Thought summary: I am buying what he’s selling.
  • I use his definition of costly vs expensive myself: expensive 300 dollar Comptoir des Cottoniers trench that looks faded after a year vs good-value 2000 Burberry that still looks perfect after years of wear. Expensive Hermes sweaters vs. 400 dollar Falconeri, etc. To me, it’s all about value of function, durability and price.
  • Why are we all surprised that to get bags we need time and not speed? The bags are not meant to be collected 10 per year but savoured one or maybe 10 in a life time due to quality and durability.
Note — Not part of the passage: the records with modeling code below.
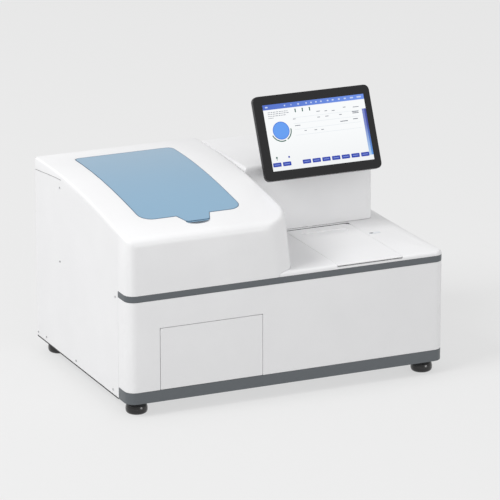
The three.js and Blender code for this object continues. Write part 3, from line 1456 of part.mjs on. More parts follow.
add(cabinet, 'fan_frame', makeFanFrame(), 'black');

const rotorGroup = new THREE.Group();
rotorGroup.position.set(fanX, rearFace - gap - fanDepth, fanZ);
cabinet.add(rotorGroup);
function makeFanRotor() {
  const hub = 15;
  const hubWall = 3;
  const blades = 7;
  const clearance = 4;
  const bladeWall = 1.6;
  const chord = 15;
  const pitch = 40;
  const [y0, y1] = [hubWall + gap, fanDepth - clearance];
  const reach = fanSize / 2 - clearance;
  let rotor = cut(alongY(circle(0, 0, hub, 20), y0, y1),
    alongY(circle(0, 0, motorShaft / 2 + gap, 10), y0 - overrun, y0 + chord));
  for (let i = 0; i < blades; i += 1) {
    const blade = block(hub - hubWall, -chord / 2, -bladeWall / 2, reach, chord / 2, bladeWall / 2)
      .rotate([pitch, 0, 0]).translate(0, (y0 + y1) / 2, 0).rotate([0, 360 * i / blades, 0]);
    rotor = join(rotor, blade);
  }
  return rotor;
}
add(rotorGroup, 'fan_rotor', makeFanRotor(), 'black');

// Interface block with a network socket and two serial sockets
function makeInterface() {
  const half = { x: interfaceWide / 2 - gap, z: interfaceHigh / 2 - gap };
  const outside = rearFace + sheet;
  const deep = 18;
  const backWall = 3;
  const networkWide = 15;
  const networkHigh = 13;
  const serialWide = 14;
  const serialHigh = 7;
  const socket = (x, wide, high) => block(x - wide / 2, outside - deep + backWall, interfaceZ - high / 2,
    x + wide / 2, outside + overrun, interfaceZ + high / 2);
  const body = block(interfaceX - half.x, outside - deep, interfaceZ - half.z,
    interfaceX + half.x, outside + seam, interfaceZ + half.z);
  return cut(body, socket(interfaceX - interfaceWide / 3, networkWide, networkHigh),
    socket(interfaceX, serialWide, serialHigh),
    socket(interfaceX + interfaceWide / 3, serialWide, serialHigh));
}
add(cabinet, 'interface_block', makeInterface(), 'zinc');

// Main board on spacers behind the rear panel, with its chips, sockets and a finned heat sink
function makeBoard() {
  const leftReach = 50;
  const fanRoom = 2;
  const high = 62;
  const thick = 1.6;
  const spacer = 3;
  const standOff = 9;
  const finHeight = 16;
  const fins = 6;
  const low = 44;
  const left = interfaceX - leftReach;
  const wide = fanX - fanSize / 2 - fanRoom - left;
  const back = rearFace - gap - standOff;
  const front = back - thick;
  let board = block(left, front, low, left + wide, back, low + high);
  for (const x of [left + 2 * spacer, left + wide - 2 * spacer]) {
    for (const z of [low + 2 * spacer, low + high - 2 * spacer]) {
      board = join(board, alongY(circle(x, z, spacer, 6), front + thick / 2, rearFace - gap));
    }
  }
  // Chips and sockets by left, foot, width, height and rise. The first has a heat sink.
  const chipShares = [
    [0.12, 0.2, 0.2, 0.35, 0.1],
    [0.4, 0.55, 0.16, 0.3, 0.05],
    [0.7, 0.15, 0.22, 0.2, 0.15],
    [0.68, 0.6, 0.24, 0.25, 0.06],
  ];
  const chips = chipShares.map(([x, z, w, h, rise]) => {
    return block(left + wide * x, front - high * rise, low + high * z,
      left + wide * (x + w), front + thick / 2, low + high * (z + h));
  });
  board = join(board, ...chips);
  const [x, z, w, h] = chipShares[0];
  for (let i = 0; i < fins; i += 1) {
    const at = left + wide * (x + w * (i + 0.5) / fins) - thick / 2;
    board = join(board, block(at, front - finHeight, low + high * z,
      at + thick, front - spacer, low + high * (z + h)));
  }
  return board;
}
add(cabinet, 'main_board', makeBoard(), 'board');

// Power supply in its perforated case on the base
function makeSupply() {
  const wide = 100;
  const long = 160;
  const high = 42;
  const fromSide = 40;
  const fromRear = 60;
  const x0 = width - fromSide - wide;
  const y0 = rearFace - fromRear - long;
  const z0 = sheet + gap;
  const edge = 3;
  const slot = 5;
  let supply = alongZ(rounded(x0, y0, x0 + wide, y0 + long, edge), z0, z0 + high);
  const slotCount = 6;
  for (let i = 0; i < slotCount; i += 1) {
    const y = y0 + long * (i + 1) / (slotCount + 2);
    supply = cut(supply, block(x0 + wide / 5, y, z0 + high - edge,
      x0 + wide - wide / 5, y + slot, z0 + high + overrun));
  }
  return supply;
}
add(cabinet, 'power_supply', makeSupply(), 'zinc');

// Syringe pump on the chassis wall: drive, glass barrel and a sliding plunger
const pump = {
  x: chassis.right + sheet + gap, y: 110, bottom: 40, height: 150, wide: 34, deep: 44,
};
const barrelAhead = 14;
const barrelCap = 8;
const barrel = {
  x: pump.x + pump.wide / 2, y: pump.y - barrelAhead, radius: 9, bore: 6, nozzle: 1, bottom: 112, top: 172,
};
function makePump() {
  const edge = 3;
  const bracket = 12;
  const clampWall = 8;
  const body = alongZ(rounded(pump.x, pump.y, pump.x + pump.wide, pump.y + pump.deep, edge),
    pump.bottom, pump.bottom + pump.height);
  const clamps = [barrel.bottom + clampWall, barrel.top - 2 * clampWall].map((z) => {
    return cut(
      block(barrel.x - bracket, barrel.y - bracket, z, barrel.x + bracket, pump.y + edge, z + clampWall),
      alongZ(circle(barrel.x, barrel.y, barrel.radius + gap, 14), z - overrun, z + clampWall + overrun));
  });
  return join(body, ...clamps);
}
add(cabinet, 'syringe_pump', makePump(), 'black');
add(cabinet, 'syringe_barrel', turned([
  [barrel.bore, barrel.bottom], [barrel.radius, barrel.bottom], [barrel.radius, barrel.top - barrelCap],
  [barrel.radius / 2, barrel.top], [barrel.nozzle, barrel.top], [barrel.nozzle, barrel.top - barrelCap],
  [barrel.bore, barrel.top - barrelCap],
], barrel.x, barrel.y, 12), 'steel');
const plunger = new THREE.Group();
cabinet.add(plunger);
function makePlunger() {
  const rod = 2.5;
  const piston = barrel.bore - gap;
  const button = 8;
  const buttonWall = 4;
  const below = 14;
  const seal = 8;
  const low = barrel.bottom - below;
  const pistonTop = barrel.top - barrelCap - gap;
  return turned([
    [0, low], [button, low], [button, low + buttonWall], [rod, low + buttonWall],
    [rod, pistonTop - seal], [piston, pistonTop - seal], [piston, pistonTop], [0, pistonTop],
  ], barrel.x, barrel.y, 12);
}
add(plunger, 'syringe_plunger', makePlunger(), 'steel');

// Screen: tilting touch panel on a fork that stands on the rear housing
const screenY = housingFront - screenAhead;
const screenZ = cabinetHeight + screenCentreRise;
const pivotGap = 14;
const pivotBehind = screenThickness + pivotGap;
const pivot = {
  y: screenY + pivotBehind * Math.cos(screenTilt),
  z: screenZ - pivotBehind * Math.sin(screenTilt),
};
const knuckleWidth = 30;
const pivotPin = 4;
const knuckleRadius = 10;
const earWall = 8;
function makeStand() {
  const base = 4;
  const baseWide = 70;
  const baseBack = 36;
  const baseFront = 12;
  const head = 9;
  const z0 = housingTop + gap;
  const baseY = housingFront + baseFront;
  const ear = [
    ...arc(pivot.y, pivot.z, head, -0.1 * Math.PI, Math.PI, 7),
    new THREE.Vector2(baseY + head / 2, z0), new THREE.Vector2(baseY + baseBack, z0),
  ];
  const foot = alongZ(rounded(screenCentreX - baseWide / 2, baseY,
    screenCentreX + baseWide / 2, baseY + baseBack + head, head / 2), z0, z0 + base);
  const inner = knuckleWidth / 2 + gap;
  const ears = [[-inner - earWall, -inner], [inner, inner + earWall]]
    .map(([a, b]) => alongX(ear, screenCentreX + a, screenCentreX + b));
  const pin = alongX(circle(pivot.y, pivot.z, pivotPin, 12),
    screenCentreX - inner - seam, screenCentreX + inner + seam);
  const hole = alongZ(circle(screenCentreX, cableY, cableHole, 16), z0 - overrun, z0 + base + overrun);
  return join(cut(join(foot, ...ears), hole), pin);
}
add(cabinet, 'screen_stand', makeStand(), 'casing');

const screen = new THREE.Group();
screen.position.set(screenCentreX, pivot.y, pivot.z);
screen.rotation.x = -screenTilt;
cabinet.add(screen);
const screenCorner = 11;
const glassWall = 3;
const faceY = -pivotBehind;
function screenPlan(inset) {
  const [x, z] = [screenWidth / 2 - inset, screenHeight / 2 - inset];
  return rounded(-x, -z, x, z, Math.max(seam, screenCorner - inset));
}
const onY = (y) => (v) => new THREE.Vector3(v.x, y, v.y);
function makeScreenBack() {
  const taper = 18;
  const square = 6;
  const shell = 2.5;
  const front = faceY + glassWall + gap;
  const back = -pivotGap;
  const outer = loft([
    screenPlan(0).map(onY(front)), screenPlan(0).map(onY(front + square)), screenPlan(taper).map(onY(back)),
  ], inXZ);
  const inner = loft([
    screenPlan(shell).map(onY(front - overrun)), screenPlan(shell).map(onY(front + square)),
    screenPlan(taper).map(onY(back - shell)),
  ], inXZ);
  let moulding = cut(outer, inner);
  const ventCount = 5;
  for (let i = 0; i < ventCount; i += 1) {
    const z = -screenHeight / 4 + i * shell * 2;
    moulding = cut(moulding, block(-screenWidth / 5, back - 2 * shell, z,
      -screenWidth / 12, back + overrun, z + shell / 2));
  }
  return moulding;
}
add(screen, 'screen_back_shell', makeScreenBack(), 'black');
add(screen, 'screen_glass', alongY(screenPlan(0), faceY, faceY + glassWall), 'glass');
const displayInset = 16;
const displayWall = 7;
const displayFace = faceY + glassWall + gap;
const displayForm = alongY(screenPlan(displayInset), displayFace, displayFace + displayWall);
add(screen, 'display_panel', displayForm, 'zinc');
function makeKnuckle() {
  const plate = 4;
  const plateWide = 76;
  const plateHigh = 60;
  const neck = 7;
  const back = -pivotGap + gap;
  const body = join(
    alongX(circle(0, 0, knuckleRadius, 16), -knuckleWidth / 2, knuckleWidth / 2),
    block(-knuckleWidth / 2, back, -neck, knuckleWidth / 2, 0, neck),
    alongY(rounded(-plateWide / 2, -plateHigh / 2, plateWide / 2, plateHigh / 2, neck),
      back, back + plate - gap));
  return cut(body, alongX(circle(0, 0, pivotPin + gap, 12), -knuckleWidth, knuckleWidth));
}
add(screen, 'screen_knuckle', makeKnuckle(), 'zinc');

export default analyzer;
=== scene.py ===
import math

import bmesh
import bpy
from mathutils import Matrix, Vector


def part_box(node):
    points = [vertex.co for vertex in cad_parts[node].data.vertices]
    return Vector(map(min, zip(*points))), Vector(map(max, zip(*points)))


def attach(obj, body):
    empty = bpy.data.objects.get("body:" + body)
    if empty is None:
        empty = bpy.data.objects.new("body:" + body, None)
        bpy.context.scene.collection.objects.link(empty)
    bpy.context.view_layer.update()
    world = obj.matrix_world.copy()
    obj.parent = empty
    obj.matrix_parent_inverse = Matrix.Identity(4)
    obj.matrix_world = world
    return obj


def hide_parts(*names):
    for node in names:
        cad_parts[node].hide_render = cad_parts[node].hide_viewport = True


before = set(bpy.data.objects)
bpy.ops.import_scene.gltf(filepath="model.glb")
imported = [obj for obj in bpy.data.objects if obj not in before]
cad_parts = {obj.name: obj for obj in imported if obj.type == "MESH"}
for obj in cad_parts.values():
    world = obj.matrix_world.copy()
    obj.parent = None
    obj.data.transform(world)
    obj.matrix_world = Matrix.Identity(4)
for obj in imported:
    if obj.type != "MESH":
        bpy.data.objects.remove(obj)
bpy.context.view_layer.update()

# The view: one long lens from far off, a little above the bench and to the left of the instrument, so that
# the front, the left side and the top all show and the edges stay nearly parallel.
eye = Vector((-3.1925, -7.1437, 2.6517))
looking = Vector((0.3924, 0.8712, -0.2950))
lens = bpy.data.cameras.new("bench_camera")
lens.sensor_width = 36
lens.lens = 290.9
lens.clip_end = 60
camera = bpy.data.objects.new("bench_camera", lens)
camera.location = eye
camera.rotation_euler = looking.to_track_quat("-Z", "Y").to_euler()
bpy.context.scene.collection.objects.link(camera)
bpy.context.scene.camera = camera
bpy.context.scene.view_settings.view_transform = "Standard"


# The light: a pale room all round, one wide soft lamp high on the left and a fainter one low in front at
# the right. The hood's shoulder is brightest, the left side next and the front last, and nothing white
# burns out.
def paint(red, green, blue):
    """A colour read off a screen, 0 to 255, as the renderer wants it."""
    def linear(value):
        share = value / 255
        return share / 12.92 if share <= 0.04045 else ((share + 0.055) / 1.055) ** 2.4
    return (linear(red), linear(green), linear(blue), 1)


pale_room = paint(235, 235, 235)
room = bpy.data.worlds.new("pale_room")
room.use_nodes = True
bpy.context.scene.world = room
nodes = room.node_tree.nodes
links = room.node_tree.links
nodes.clear()
out = nodes.new("ShaderNodeOutputWorld")
glow = nodes.new("ShaderNodeBackground")
glow.inputs["Color"].default_value = (1, 1, 1, 1)
glow.inputs["Strength"].default_value = 0.66
seen = nodes.new("ShaderNodeBackground")
seen.inputs["Color"].default_value = pale_room
rays = nodes.new("ShaderNodeLightPath")
either = nodes.new("ShaderNodeMath")
either.operation = "MAXIMUM"
blend = nodes.new("ShaderNodeMixShader")
links.new(rays.outputs["Is Camera Ray"], either.inputs[0])
links.new(rays.outputs["Is Transmission Ray"], either.inputs[1])
links.new(either.outputs[0], blend.inputs[0])
links.new(glow.outputs[0], blend.inputs[1])
links.new(seen.outputs[0], blend.inputs[2])
links.new(blend.outputs[0], out.inputs[0])


def lamp(name, place, watts, width):
    light = bpy.data.lights.new(name, "AREA")
    light.shape = "SQUARE"
    light.size = width
    light.energy = watts
    holder = bpy.data.objects.new(name, light)
    holder.location = place
    holder.rotation_euler = (Vector((0, 0, 0.25)) - Vector(place)).to_track_quat("-Z", "Y").to_euler()
    bpy.context.scene.collection.objects.link(holder)


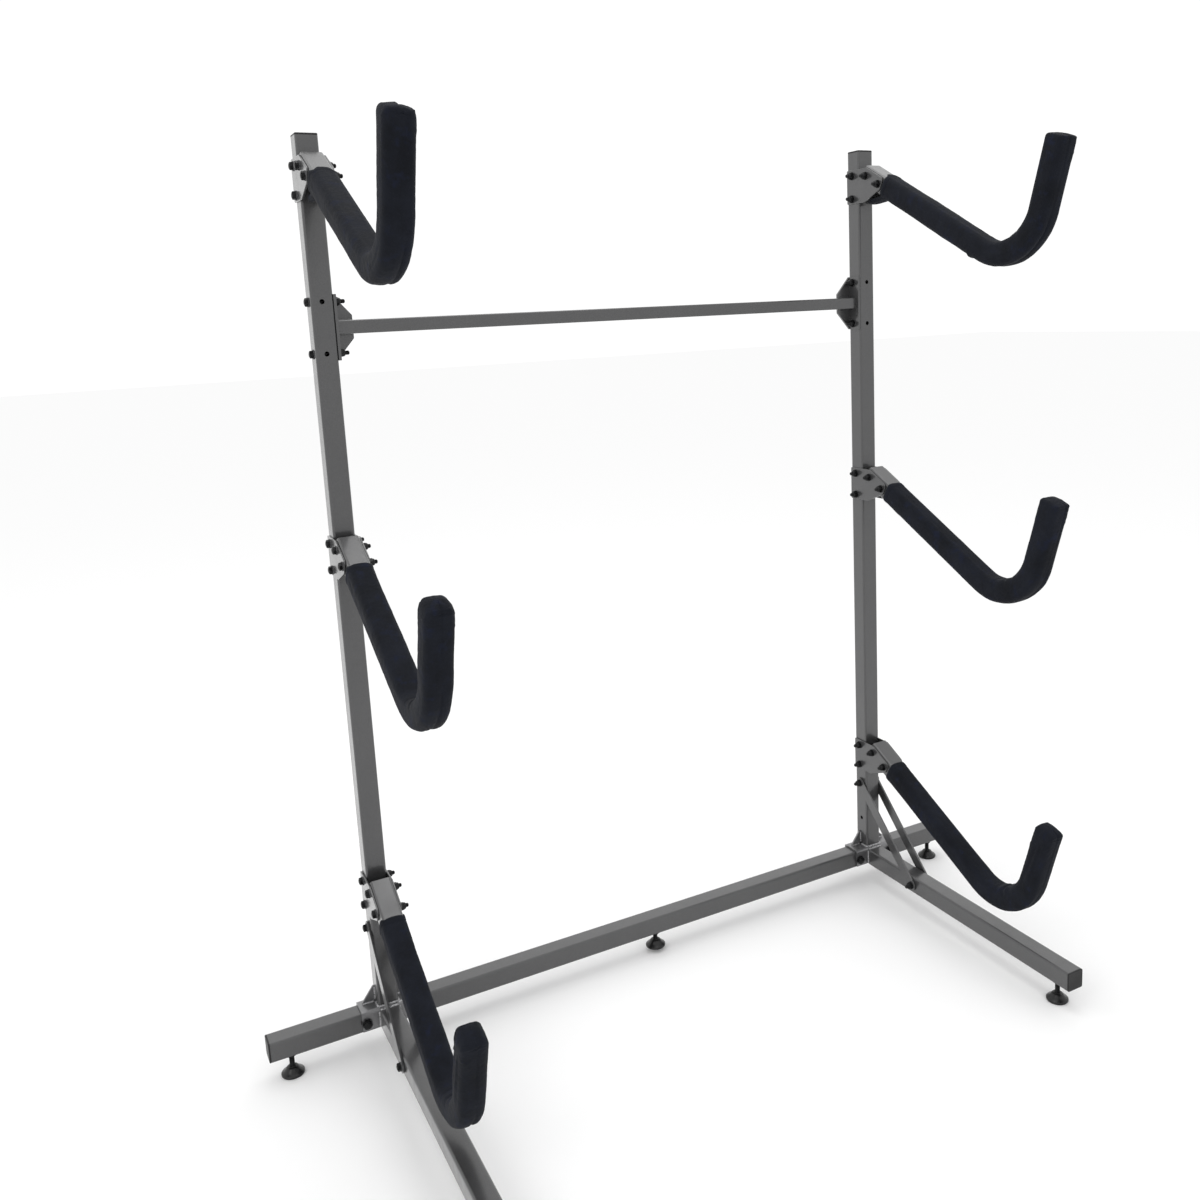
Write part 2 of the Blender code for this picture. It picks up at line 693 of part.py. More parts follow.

  • If supply > demand, price and prestige will come down. H is a business that plays this strategy exceedingly well, hidden (deliberately or not) behind the fairy tales. I imagine the French businesses play this very well: they come up with all the concept of terroir, AOC (wine, potatoes!) etc to guard what basically are agricultural products. To them these are facts, not marketing.
  • Thus, I will not blame him for saying H has no marketing dept. At the Executive Committee level, there’s only Sales and Distribution :angel:. Funny how someone can be so convinced in his own story.
  • Last, I wonder about Behind The Scene. The interviewer looks amused throughout.
very good points. There is no marketing in the sense that the 'products' are design led as in created by designers and craftspeople as opposed to the marketing department.
 
Hermes most definitely has a fleet of employees who cater to influencers as a means of marketing. Also, I’m glad the interviewer brought up the lawsuit, but she clumsily failed to address the very real concept of Birkin bait, the issue at the heart of the lawsuit.
 
I’m eager to watch the full video myself but I feel like there’s no point in nitpicking his words. Whether they have a marketing department or not, they have marketing. Doesn’t really affect our experience as collectors.

One criticism I’m curious to learn from others about: a self proclaimed expert who I won’t name but is referenced from time to time also was very worked up about the video (for clout I think) and one thing they said was that most H bags are machine stitched in assembly lines except around the handles. They said this is why all the workshops and videos you see have the artisans working on saddle stitching only on the same parts of the bags. Any truth to this?